Skin lacerations and depressed skull fractures.


I was on the sixth floor in a meeting with hospital administrators. I just remember hearing a very loud noise and seeing the panels across the room falling.

Our first instinct was to go down to the ground floor and follow earthquake evacuation procedure, but as we were walking down the stairs, we saw smoke rising. Right then, we knew it was an explosion and that we’d have to start preparing to receive patients, so I went straight to ER.

The main hospital door to the ER was jammed. The first wave of patients was those geographically close to the hospital. They were mostly injured by shards of glass as they were not close to the blast, but they were panicking and demanded immediate attention at a time when most of our physicians and staff were still on their way to the hospital.

We tried as much as possible to triage them. For those who had superficial lacerations, we sutured them with surgical staples, sometimes without anesthesia just to remove the danger and stop the bleeding. 
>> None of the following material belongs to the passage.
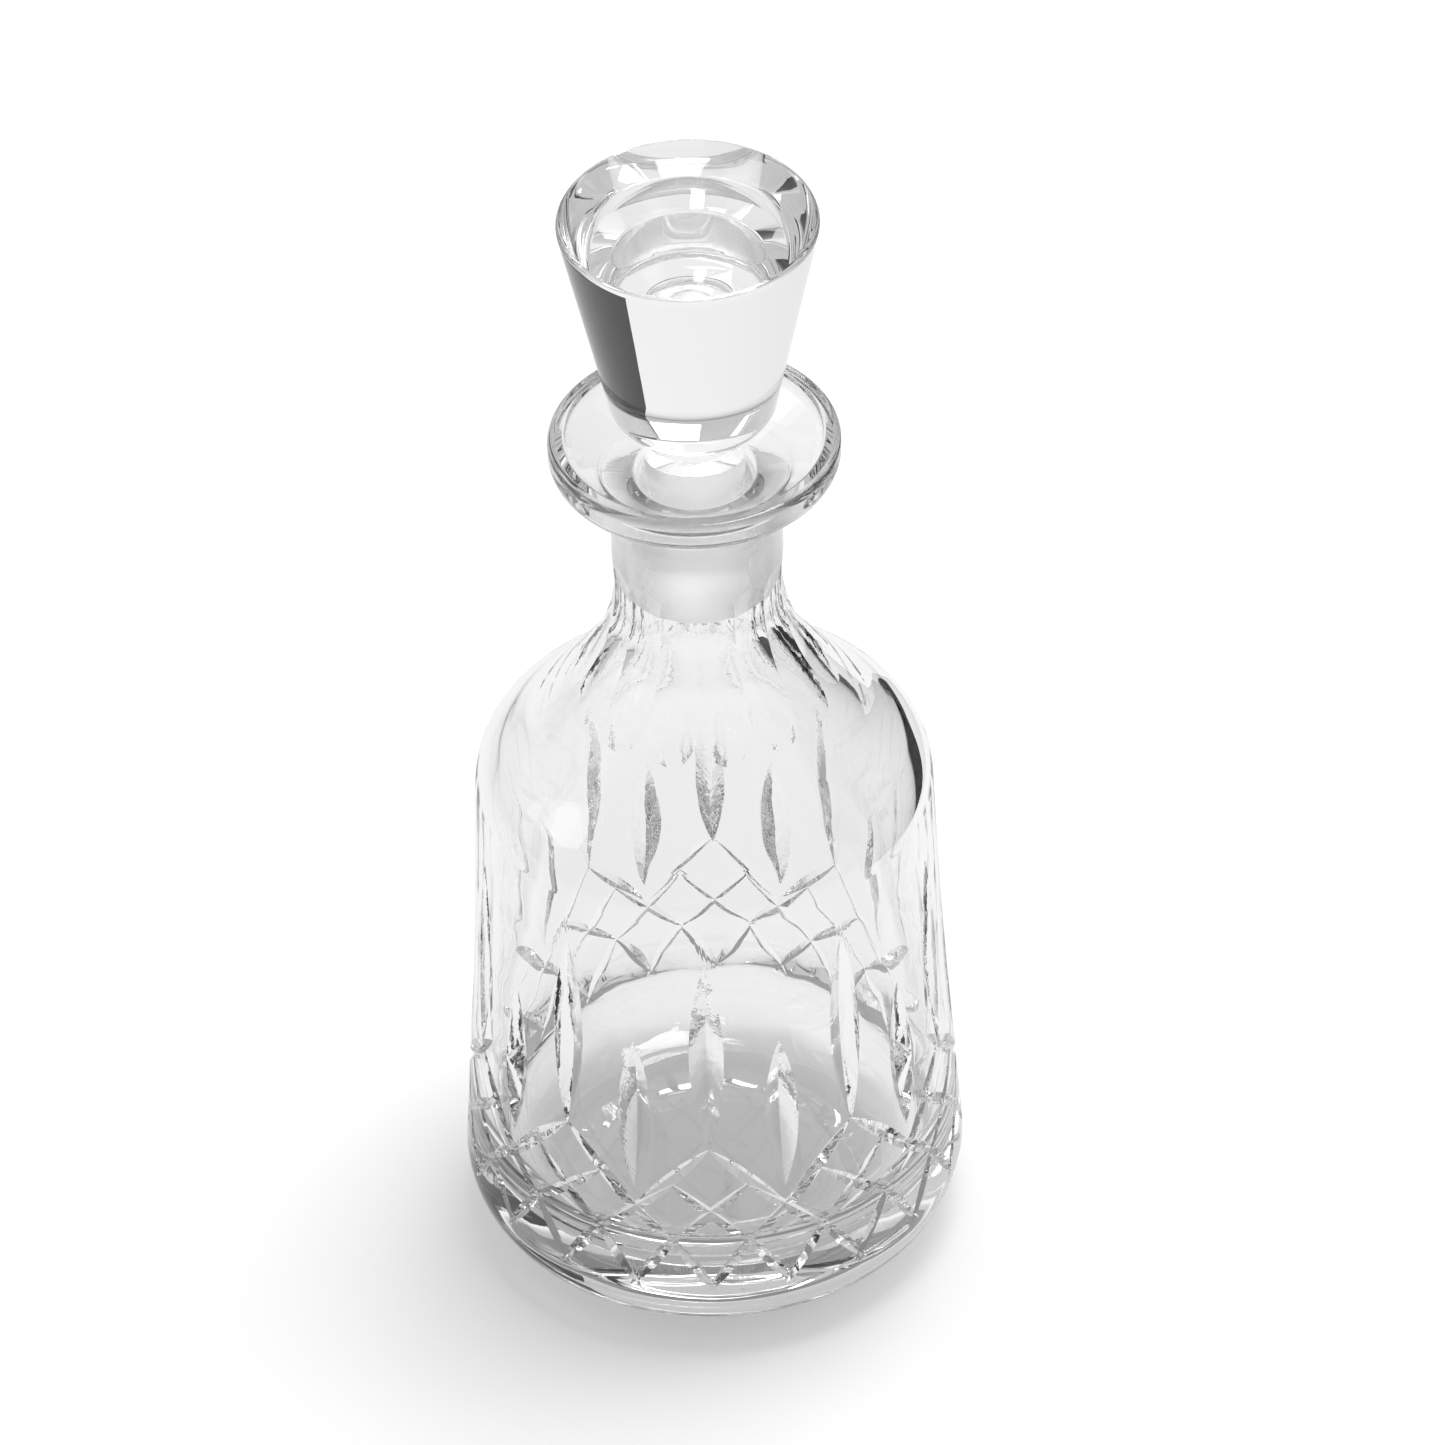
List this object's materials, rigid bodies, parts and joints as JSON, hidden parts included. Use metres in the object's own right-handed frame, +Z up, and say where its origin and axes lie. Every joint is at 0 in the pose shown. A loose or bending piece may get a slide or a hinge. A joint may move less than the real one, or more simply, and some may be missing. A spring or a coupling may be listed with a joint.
{
  "type": "wine decanter",
  "caption": "Cut crystal wine decanter: a straight-sided bottle with a fluted neck and a wide pouring lip, closed by a solid cone-shaped stopper on a ground peg.",
  "frame": {"origin": "middle of the foot, on the surface that the bottle stands on", "axes": "+Z up along the axis of the bottle and the stopper; a tall cut of the pattern faces -Y"},
  "size_m": [0.1066, 0.1066, 0.2672],
  "materials": {
    "bottle_crystal": "polished cut crystal",
    "stopper_crystal": "polished crystal with a ground peg"
  },
  "bodies": {
    "bottle": {"bottle": "bottle_crystal"},
    "stopper": {"stopper": "stopper_crystal"}
  },
  "joints": [
    {"name": "stopper_lift", "type": "slide", "parent": "bottle", "child": "stopper", "axis": [0, 0, 1], "range_m": [0, 0.045]}
  ]
}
Within 15 minutes, people with more serious injuries started to arrive. They either had something heavy fall on them or had been blown away and landed on something because of the tremendous impact of the blast, which led to cases of serious head injuries or loss of consciousness.

As more doctors rushed in, I headed to the OR. Of the 360 patients we received, we operated on more than 60. The vast majority had skin lacerations, while others had depressed skill fractures. Many suffered from pneumothorax, where the air becomes trapped between the lungs and chest wall due to rib fractures or objects that had penetrated the chest.

What we did the first day was damage control: identify life-threatening problems, stabilize the fractures and intubate the patients who couldn’t breathe, and clean and close wounds, without necessarily paying attention to esthetics. Over the following days, we dealt with repairing broken bones in the face and the skull.

Our students and residents worked tirelessly and were able to organize in order to treat every single patient. I’m very proud of them. It’s telling that given the circumstances, no patient died because of a missed injury. They were on top of things and this is an excellent testament to their reliability.